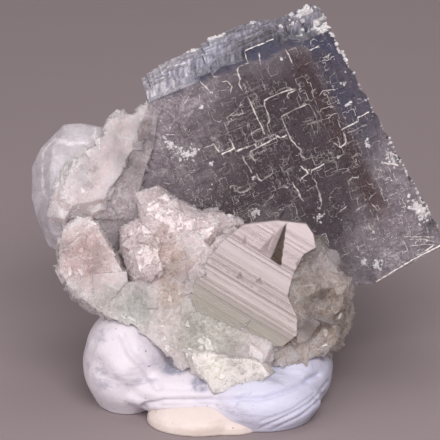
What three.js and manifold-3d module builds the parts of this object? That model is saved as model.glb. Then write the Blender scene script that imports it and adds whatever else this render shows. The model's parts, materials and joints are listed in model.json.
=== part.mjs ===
// A smoky fluorite cube grown out of a white and pale green cluster, pressed into two lumps of mounting putty.
// Units are millimetres and +Z is up. The putty stands on Z = 0 and the front of the object faces -Y.
import * as THREE from "three";
import { mergeVertices } from "three/addons/utils/BufferGeometryUtils.js";
import Module from "manifold-3d";

const wasm = await Module();
wasm.setup();

// ---- Driving dimensions ----

const LEAN = 20; // degrees that the whole cluster leans back on its putty
const UNDERSIDE = 2.2; // height of the cluster's broken underside above the ground
const SEAT_GAP = 0.3; // clearance between the cluster and the putty that it is pressed into
const TOOL = 120; // edge of the blocks that cut things away, larger than the whole object

// The cube, in its own frame: x runs up its upper edge, y down its face, z into the crystal.
const CUBE_CORNER = [-7.3, -7, 34.1]; // left end of the upper front edge, in the leaning frame
const CUBE_ROLL = 21.4; // degrees between the upper edge and the level
const CUBE_TURN = 10; // degrees that the front face turns away towards its lower end
const CUBE_DEPTH = 18;
const CUBE_WIDTH = 23.3; // length of the upper edge
const CUBE_FALL = 29.4; // length of the right edge
const CUBE_STEPS = 10; // growth steps by which the right edge widens on its way down
const CUBE_FLARE = 3.6; // how much wider the lower end is than the upper edge
const CUBE_FOOT = [[17.3, 30.6], [2.7, 26.4], [-11, 18.2], [-11.5, 12.5], [-9.6, 9.5], [-0.5, 3.6]];

// Corners lost along fluorite's octahedral cleavage: how far in from each corner the break runs.
const CLEAVED = [
  { corner: [CUBE_WIDTH + CUBE_FLARE, CUBE_FALL, CUBE_DEPTH], inwards: [-1, -1, -1], lost: 0.7 },
  { corner: [CUBE_WIDTH, 0, CUBE_DEPTH], inwards: [-1, 1, -1], lost: 1 },
  { corner: [-9, 17, CUBE_DEPTH], inwards: [1, -1, -1], lost: 2 },
];

// The growths around the cube. Each has its outline seen from the front as [x, z], the Y of its front and
// back, how far its front slopes back per millimetre [across, up], and how much its front and back draw in.
const GROWTHS = {
  upper_crest: {
    outline: [
      [-5.6, 38.6], [-2.6, 40.4], [1.2, 42.5], [5.4, 44.4], [9.4, 44.9], [11.4, 45.7], [13.4, 46],
      [14, 44.2], [10.8, 41], [-1.2, 36.8],
    ],
    front: -2.5,
    back: 10.5,
    slope: [0, 0.3],
    draw: [0.1, 0.12],
  },
  milky_lobe: {
    outline: [
      [-17.8, 31.7], [-15.6, 31.8], [-12.2, 31.1], [-9.8, 28.4], [-9.8, 21.8], [-12.7, 18.1], [-18, 16],
      [-19.6, 16.9], [-20.8, 19.8], [-21.7, 22.7], [-21.7, 26.5], [-20.6, 28.7], [-19.2, 30.2],
    ],
    front: -3,
    back: 11,
    slope: [-0.15, 0.05],
    draw: [0.25, 0.35],
  },
  white_ridge: {
    outline: [
      [-12.4, 30.8], [-11.8, 32.6], [-10.9, 33.1], [-9.7, 32.5], [-8.4, 33.1], [-7.3, 34.1], [-6.1, 33.2],
      [-7.8, 30.4], [-9.6, 27.1], [-11.8, 22.9], [-12.4, 21.1], [-15.1, 20.4], [-18.5, 20.6],
      [-19.4, 23.6], [-18.7, 27.2], [-16.2, 29.4],
    ],
    front: -8.2,
    back: 4,
    slope: [0.12, 0.02],
    draw: [0.12, 0.3],
  },
  pink_block: {
    outline: [
      [-18, 16.1], [-18.7, 19.3], [-15.1, 20.5], [-12.8, 18.1], [-9.7, 13.8], [-8.4, 10.4], [-9.8, 8.2],
      [-14, 8.9], [-17.4, 11.4],
    ],
    front: -9,
    back: 7,
    slope: [-0.08, -0.05],
    draw: [0.14, 0.3],
  },
  white_matrix: {
    outline: [
      [-10.6, 19.3], [-8.2, 20.4], [-8.4, 22.1], [-7.7, 23.5], [-6.2, 23.9], [-4.6, 23.2], [-1.1, 21.1],
      [1.9, 20.8], [4.1, 19.8], [4.8, 14], [-1.2, 9.2], [-8.4, 10.4], [-10, 13.8], [-10.8, 17],
    ],
    front: -10.6,
    back: 2,
    slope: [0, 0.22],
    draw: [0.12, 0.2],
  },
  striated_block: {
    outline: [
      [4, 19.7], [7.9, 20.2], [11.5, 19.8], [12.4, 18.5], [12.7, 16.8], [11.2, 16], [10, 13.8],
      [8.5, 10.2], [6.7, 7.8], [1.8, 8], [-2.9, 13], [-0.7, 16.2], [1.4, 17.8],
    ],
    front: -11.8,
    back: 1,
    slope: [0.06, 0.16],
    draw: [0.01, 0.2],
  },
  green_base: {
    outline: [
      [-12.5, 8.5], [-9.6, 8], [-7.2, 5.4], [-5.5, 4], [-2.5, 1.8], [2.4, 1.8], [7.9, 2.3], [13, 3.6],
      [14.9, 4.6], [16.3, 7.3], [16.9, 10.4], [16.2, 12.8], [10.8, 15], [-1.2, 15], [-9.6, 13.4],
    ],
    front: -10.4,
    back: 9,
    slope: [0.02, 0.02],
    draw: [0.1, 0.22],
  },
  honey_block: {
    outline: [
      [10.3, 15], [13, 16.6], [15.4, 15], [16.8, 12], [16.9, 10.4], [16.3, 7.3], [14.9, 4.6], [13, 3.6],
      [7.9, 2.4], [6.2, 6.8], [8.5, 10.2],
    ],
    front: -10.2,
    back: 6,
    slope: [0.2, 0.05],
    draw: [0.12, 0.25],
  },
  bottom_chip: {
    outline: [
      [-3.1, 4.9], [0, 4.8], [2.3, 4.1], [4.9, 4], [6.6, 3.5], [7.6, 2], [6.6, 0.6], [4.6, -0.2],
      [2.9, 0.4], [2.3, -0.5], [0, -0.5], [-0.6, 0.8], [-2.2, 2.3],
    ],
    front: -13,
    back: -6,
    slope: [0, 0.15],
    draw: [0.08, 0.2],
  },
};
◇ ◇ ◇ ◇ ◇
Work to complete. Write out a verbatim copy of the data, beginning with its first line and ending with the line that contains "const TOOL = 120;".

Full response.
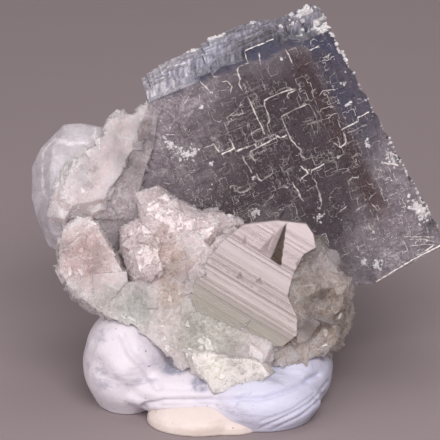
What three.js and manifold-3d module builds the parts of this object? That model is saved as model.glb. Then write the Blender scene script that imports it and adds whatever else this render shows. The model's parts, materials and joints are listed in model.json.
=== part.mjs ===
// A smoky fluorite cube grown out of a white and pale green cluster, pressed into two lumps of mounting putty.
// Units are millimetres and +Z is up. The putty stands on Z = 0 and the front of the object faces -Y.
import * as THREE from "three";
import { mergeVertices } from "three/addons/utils/BufferGeometryUtils.js";
import Module from "manifold-3d";

const wasm = await Module();
wasm.setup();

// ---- Driving dimensions ----

const LEAN = 20; // degrees that the whole cluster leans back on its putty
const UNDERSIDE = 2.2; // height of the cluster's broken underside above the ground
const SEAT_GAP = 0.3; // clearance between the cluster and the putty that it is pressed into
const TOOL = 120; // edge of the blocks that cut things away, larger than the whole object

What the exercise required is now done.